▶ [Provided material]
========

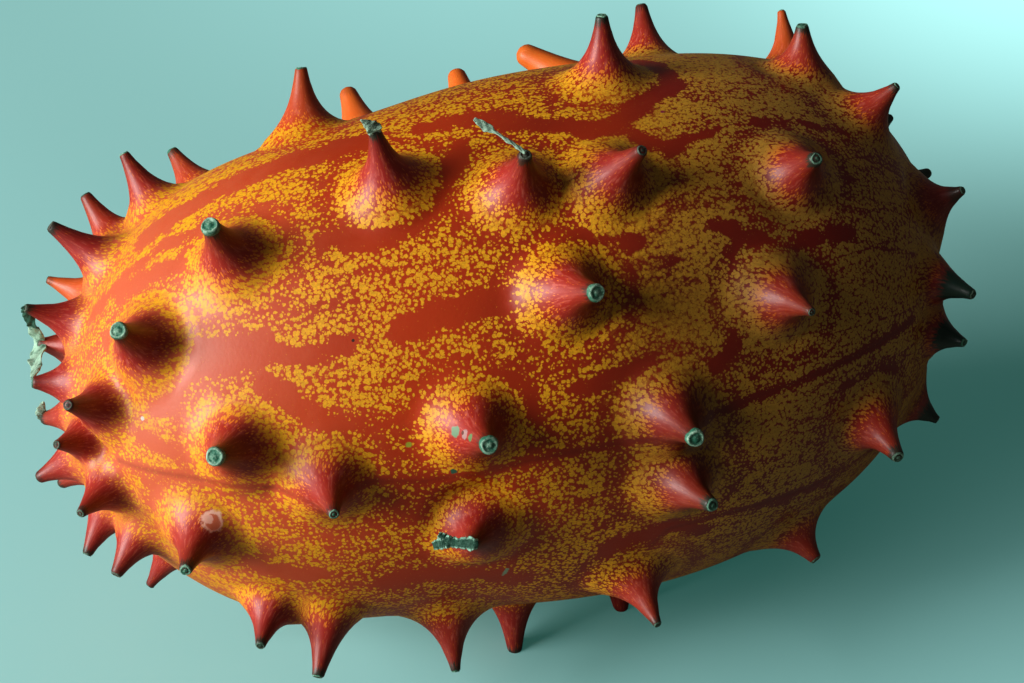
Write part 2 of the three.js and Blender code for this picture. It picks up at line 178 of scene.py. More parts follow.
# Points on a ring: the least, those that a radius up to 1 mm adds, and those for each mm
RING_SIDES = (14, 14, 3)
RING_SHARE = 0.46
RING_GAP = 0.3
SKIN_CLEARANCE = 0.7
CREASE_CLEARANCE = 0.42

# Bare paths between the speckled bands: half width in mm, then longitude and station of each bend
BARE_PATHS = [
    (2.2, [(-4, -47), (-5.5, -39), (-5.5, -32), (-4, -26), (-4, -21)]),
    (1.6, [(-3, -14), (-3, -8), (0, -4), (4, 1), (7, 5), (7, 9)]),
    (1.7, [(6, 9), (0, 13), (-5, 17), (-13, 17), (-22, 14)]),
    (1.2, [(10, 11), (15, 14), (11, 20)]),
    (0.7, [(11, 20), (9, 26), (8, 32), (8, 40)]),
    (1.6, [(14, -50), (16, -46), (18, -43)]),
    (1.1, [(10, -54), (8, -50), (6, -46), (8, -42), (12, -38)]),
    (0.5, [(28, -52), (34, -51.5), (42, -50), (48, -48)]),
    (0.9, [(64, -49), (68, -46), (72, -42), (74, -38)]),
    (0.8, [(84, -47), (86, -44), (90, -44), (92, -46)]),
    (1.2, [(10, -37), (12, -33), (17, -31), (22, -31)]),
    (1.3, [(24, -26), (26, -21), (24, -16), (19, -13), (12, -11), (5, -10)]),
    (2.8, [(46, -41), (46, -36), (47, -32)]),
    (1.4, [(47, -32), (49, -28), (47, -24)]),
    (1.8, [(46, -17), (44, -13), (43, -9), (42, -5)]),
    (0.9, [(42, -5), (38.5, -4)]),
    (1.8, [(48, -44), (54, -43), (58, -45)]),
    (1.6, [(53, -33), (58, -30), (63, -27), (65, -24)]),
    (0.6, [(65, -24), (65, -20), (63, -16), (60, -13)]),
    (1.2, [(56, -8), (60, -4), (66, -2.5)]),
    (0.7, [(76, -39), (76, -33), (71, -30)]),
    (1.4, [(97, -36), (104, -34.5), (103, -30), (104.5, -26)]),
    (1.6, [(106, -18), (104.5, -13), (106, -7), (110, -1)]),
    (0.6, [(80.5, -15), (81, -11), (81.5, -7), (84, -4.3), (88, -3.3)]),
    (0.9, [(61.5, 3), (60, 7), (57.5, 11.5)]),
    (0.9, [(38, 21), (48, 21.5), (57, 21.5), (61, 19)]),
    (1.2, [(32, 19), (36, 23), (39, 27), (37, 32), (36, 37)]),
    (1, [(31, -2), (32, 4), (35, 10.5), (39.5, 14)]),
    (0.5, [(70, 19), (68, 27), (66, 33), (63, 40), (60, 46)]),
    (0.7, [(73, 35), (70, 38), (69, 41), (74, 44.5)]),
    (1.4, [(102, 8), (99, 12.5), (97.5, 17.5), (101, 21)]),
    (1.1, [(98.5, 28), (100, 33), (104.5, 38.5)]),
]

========

▶ [Directive] Reproduce the material in full, with no word added or dropped.

▶ [Response for this exercise]
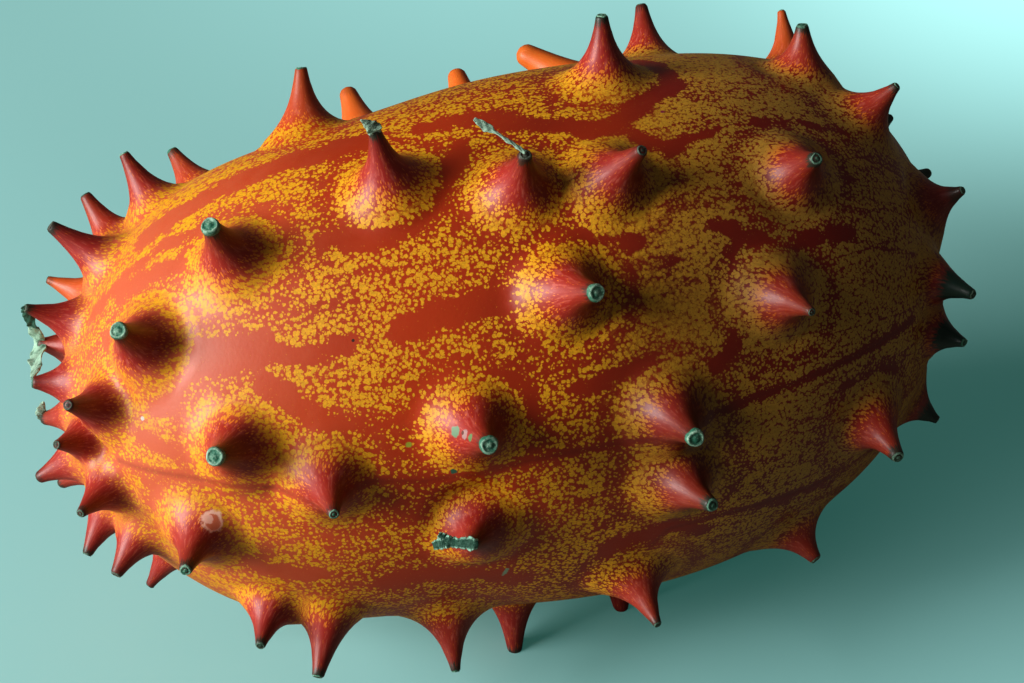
Write part 2 of the three.js and Blender code for this picture. It picks up at line 178 of scene.py. More parts follow.
# Points on a ring: the least, those that a radius up to 1 mm adds, and those for each mm
RING_SIDES = (14, 14, 3)
RING_SHARE = 0.46
RING_GAP = 0.3
SKIN_CLEARANCE = 0.7
CREASE_CLEARANCE = 0.42

# Bare paths between the speckled bands: half width in mm, then longitude and station of each bend
BARE_PATHS = [
    (2.2, [(-4, -47), (-5.5, -39), (-5.5, -32), (-4, -26), (-4, -21)]),
    (1.6, [(-3, -14), (-3, -8), (0, -4), (4, 1), (7, 5), (7, 9)]),
    (1.7, [(6, 9), (0, 13), (-5, 17), (-13, 17), (-22, 14)]),
    (1.2, [(10, 11), (15, 14), (11, 20)]),
    (0.7, [(11, 20), (9, 26), (8, 32), (8, 40)]),
    (1.6, [(14, -50), (16, -46), (18, -43)]),
    (1.1, [(10, -54), (8, -50), (6, -46), (8, -42), (12, -38)]),
    (0.5, [(28, -52), (34, -51.5), (42, -50), (48, -48)]),
    (0.9, [(64, -49), (68, -46), (72, -42), (74, -38)]),
    (0.8, [(84, -47), (86, -44), (90, -44), (92, -46)]),
    (1.2, [(10, -37), (12, -33), (17, -31), (22, -31)]),
    (1.3, [(24, -26), (26, -21), (24, -16), (19, -13), (12, -11), (5, -10)]),
    (2.8, [(46, -41), (46, -36), (47, -32)]),
    (1.4, [(47, -32), (49, -28), (47, -24)]),
    (1.8, [(46, -17), (44, -13), (43, -9), (42, -5)]),
    (0.9, [(42, -5), (38.5, -4)]),
    (1.8, [(48, -44), (54, -43), (58, -45)]),
    (1.6, [(53, -33), (58, -30), (63, -27), (65, -24)]),
    (0.6, [(65, -24), (65, -20), (63, -16), (60, -13)]),
    (1.2, [(56, -8), (60, -4), (66, -2.5)]),
    (0.7, [(76, -39), (76, -33), (71, -30)]),
    (1.4, [(97, -36), (104, -34.5), (103, -30), (104.5, -26)]),
    (1.6, [(106, -18), (104.5, -13), (106, -7), (110, -1)]),
    (0.6, [(80.5, -15), (81, -11), (81.5, -7), (84, -4.3), (88, -3.3)]),
    (0.9, [(61.5, 3), (60, 7), (57.5, 11.5)]),
    (0.9, [(38, 21), (48, 21.5), (57, 21.5), (61, 19)]),
    (1.2, [(32, 19), (36, 23), (39, 27), (37, 32), (36, 37)]),
    (1, [(31, -2), (32, 4), (35, 10.5), (39.5, 14)]),
    (0.5, [(70, 19), (68, 27), (66, 33), (63, 40), (60, 46)]),
    (0.7, [(73, 35), (70, 38), (69, 41), (74, 44.5)]),
    (1.4, [(102, 8), (99, 12.5), (97.5, 17.5), (101, 21)]),
    (1.1, [(98.5, 28), (100, 33), (104.5, 38.5)]),
]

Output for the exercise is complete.